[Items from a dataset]

-*-*-

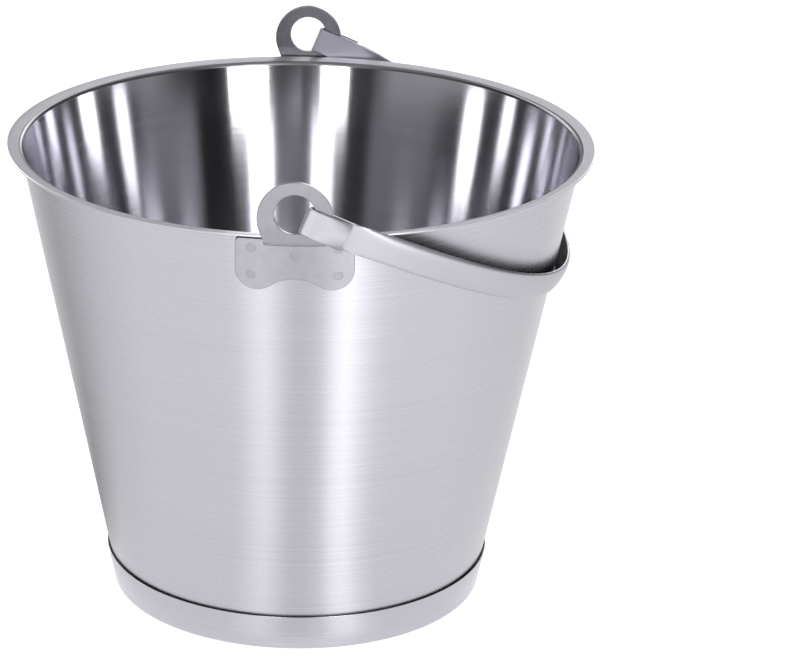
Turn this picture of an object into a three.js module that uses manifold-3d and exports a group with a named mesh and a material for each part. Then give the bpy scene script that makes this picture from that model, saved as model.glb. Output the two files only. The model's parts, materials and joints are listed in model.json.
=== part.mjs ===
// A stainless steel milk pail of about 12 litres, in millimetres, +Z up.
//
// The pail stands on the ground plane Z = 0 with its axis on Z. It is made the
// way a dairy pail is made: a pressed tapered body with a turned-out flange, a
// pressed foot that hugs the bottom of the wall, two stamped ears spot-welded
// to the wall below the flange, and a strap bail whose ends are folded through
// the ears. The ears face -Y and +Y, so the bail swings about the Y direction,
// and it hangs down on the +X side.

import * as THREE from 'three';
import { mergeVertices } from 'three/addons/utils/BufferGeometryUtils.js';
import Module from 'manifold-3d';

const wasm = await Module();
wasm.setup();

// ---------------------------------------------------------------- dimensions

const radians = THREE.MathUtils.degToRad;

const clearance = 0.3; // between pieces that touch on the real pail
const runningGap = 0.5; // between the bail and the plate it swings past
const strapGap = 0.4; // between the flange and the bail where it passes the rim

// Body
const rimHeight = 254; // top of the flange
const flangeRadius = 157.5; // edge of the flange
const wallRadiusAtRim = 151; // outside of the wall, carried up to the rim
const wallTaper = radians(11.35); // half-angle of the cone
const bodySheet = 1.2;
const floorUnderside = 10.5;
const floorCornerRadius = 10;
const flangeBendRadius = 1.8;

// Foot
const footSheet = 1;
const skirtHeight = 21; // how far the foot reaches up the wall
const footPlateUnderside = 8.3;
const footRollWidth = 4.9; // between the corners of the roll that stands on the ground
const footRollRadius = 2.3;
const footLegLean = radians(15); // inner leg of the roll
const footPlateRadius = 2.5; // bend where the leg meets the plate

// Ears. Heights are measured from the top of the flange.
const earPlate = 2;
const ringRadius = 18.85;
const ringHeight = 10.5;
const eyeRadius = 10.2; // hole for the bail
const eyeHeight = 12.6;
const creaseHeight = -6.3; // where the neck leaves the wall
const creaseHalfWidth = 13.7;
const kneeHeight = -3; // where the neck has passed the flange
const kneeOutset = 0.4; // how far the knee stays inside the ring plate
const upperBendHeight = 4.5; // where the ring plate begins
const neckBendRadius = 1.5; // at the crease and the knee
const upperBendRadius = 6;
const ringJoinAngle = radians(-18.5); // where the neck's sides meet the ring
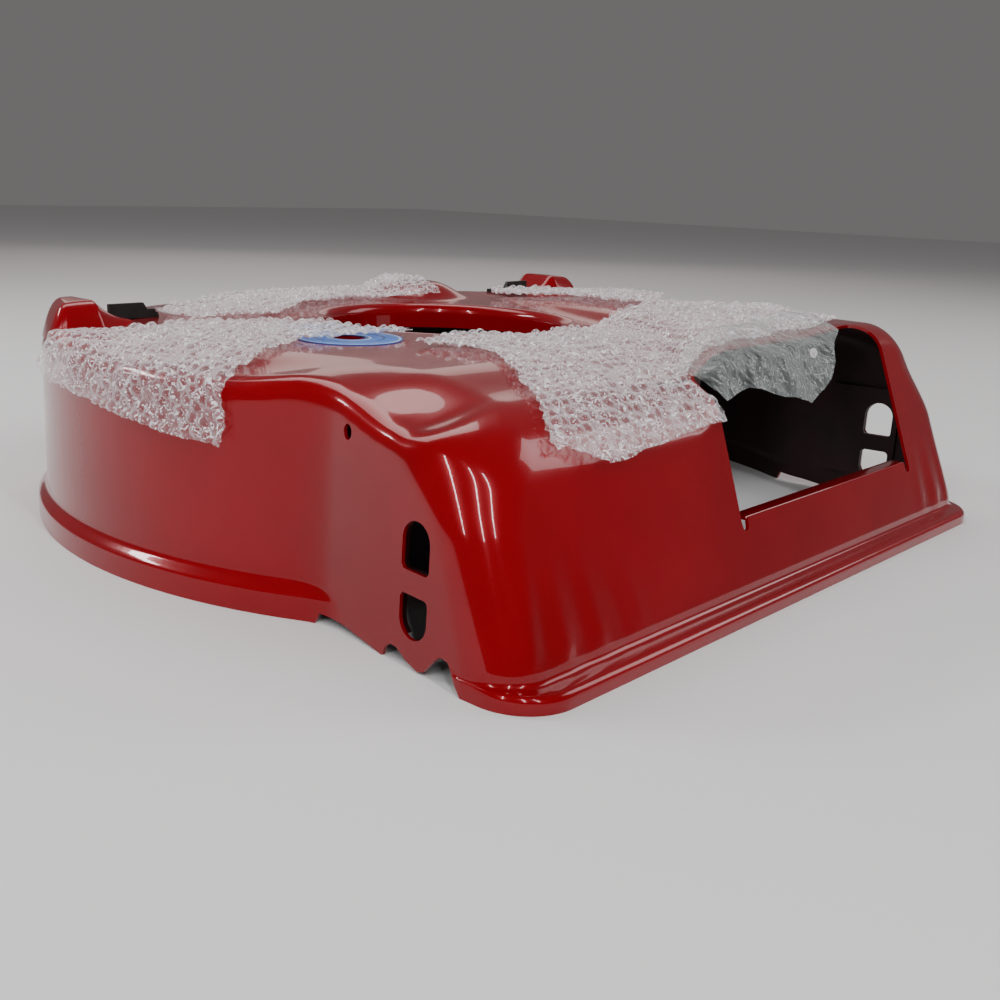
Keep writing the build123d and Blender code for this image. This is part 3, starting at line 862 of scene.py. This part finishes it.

-*-*-

Your task is to return the full listing exactly as it was given.

ANSWER IN FULL
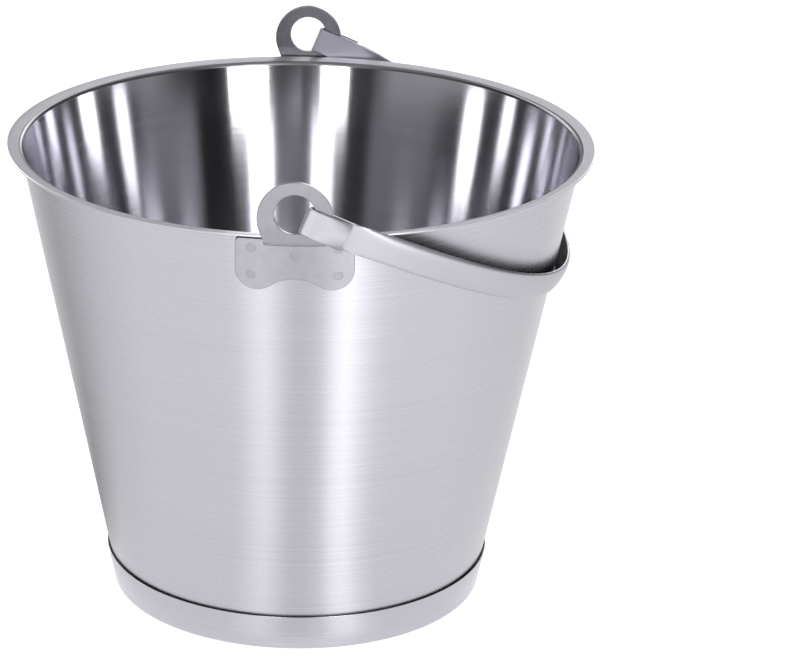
Turn this picture of an object into a three.js module that uses manifold-3d and exports a group with a named mesh and a material for each part. Then give the bpy scene script that makes this picture from that model, saved as model.glb. Output the two files only. The model's parts, materials and joints are listed in model.json.
=== part.mjs ===
// A stainless steel milk pail of about 12 litres, in millimetres, +Z up.
//
// The pail stands on the ground plane Z = 0 with its axis on Z. It is made the
// way a dairy pail is made: a pressed tapered body with a turned-out flange, a
// pressed foot that hugs the bottom of the wall, two stamped ears spot-welded
// to the wall below the flange, and a strap bail whose ends are folded through
// the ears. The ears face -Y and +Y, so the bail swings about the Y direction,
// and it hangs down on the +X side.

import * as THREE from 'three';
import { mergeVertices } from 'three/addons/utils/BufferGeometryUtils.js';
import Module from 'manifold-3d';

const wasm = await Module();
wasm.setup();

// ---------------------------------------------------------------- dimensions

const radians = THREE.MathUtils.degToRad;

const clearance = 0.3; // between pieces that touch on the real pail
const runningGap = 0.5; // between the bail and the plate it swings past
const strapGap = 0.4; // between the flange and the bail where it passes the rim

// Body
const rimHeight = 254; // top of the flange
const flangeRadius = 157.5; // edge of the flange
const wallRadiusAtRim = 151; // outside of the wall, carried up to the rim
const wallTaper = radians(11.35); // half-angle of the cone
const bodySheet = 1.2;
const floorUnderside = 10.5;
const floorCornerRadius = 10;
const flangeBendRadius = 1.8;

// Foot
const footSheet = 1;
const skirtHeight = 21; // how far the foot reaches up the wall
const footPlateUnderside = 8.3;
const footRollWidth = 4.9; // between the corners of the roll that stands on the ground
const footRollRadius = 2.3;
const footLegLean = radians(15); // inner leg of the roll
const footPlateRadius = 2.5; // bend where the leg meets the plate

// Ears. Heights are measured from the top of the flange.
const earPlate = 2;
const ringRadius = 18.85;
const ringHeight = 10.5;
const eyeRadius = 10.2; // hole for the bail
const eyeHeight = 12.6;
const creaseHeight = -6.3; // where the neck leaves the wall
const creaseHalfWidth = 13.7;
const kneeHeight = -3; // where the neck has passed the flange
const kneeOutset = 0.4; // how far the knee stays inside the ring plate
const upperBendHeight = 4.5; // where the ring plate begins
const neckBendRadius = 1.5; // at the crease and the knee
const upperBendRadius = 6;
const ringJoinAngle = radians(-18.5); // where the neck's sides meet the ring
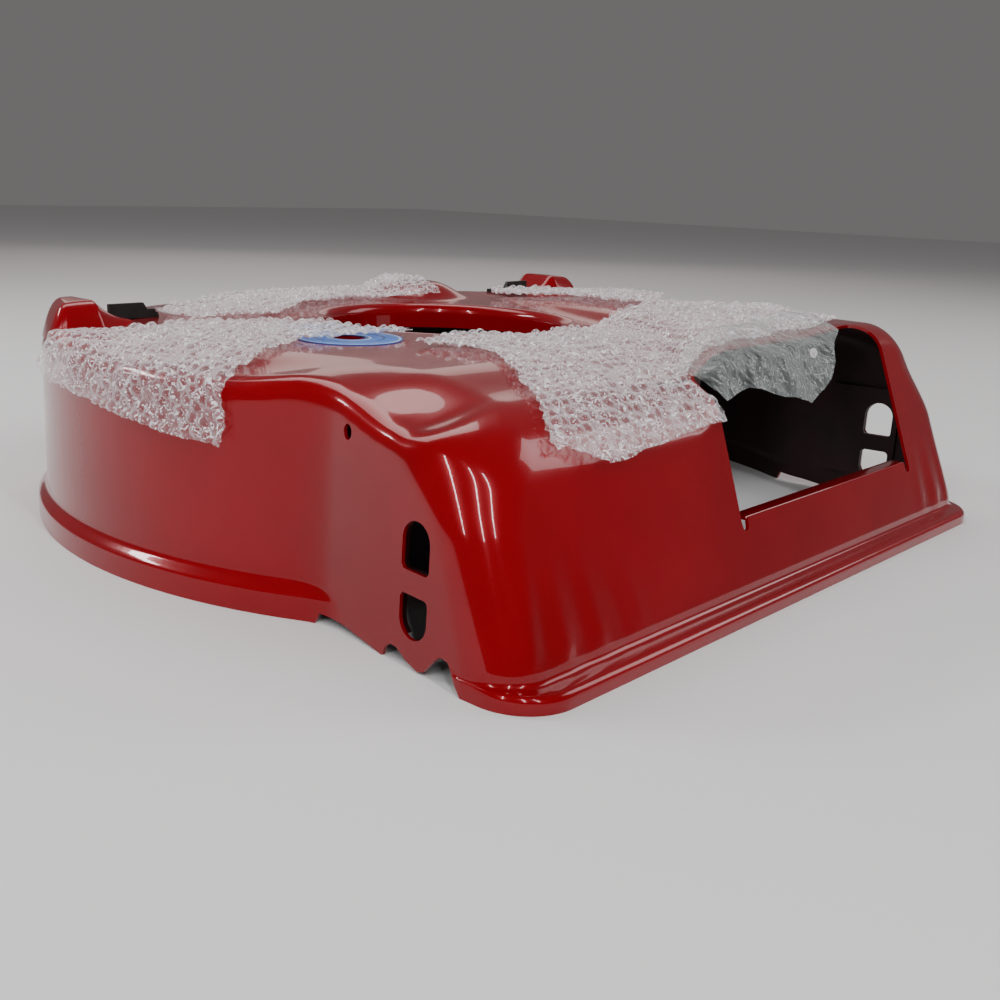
Keep writing the build123d and Blender code for this image. This is part 3, starting at line 862 of scene.py. This part finishes it.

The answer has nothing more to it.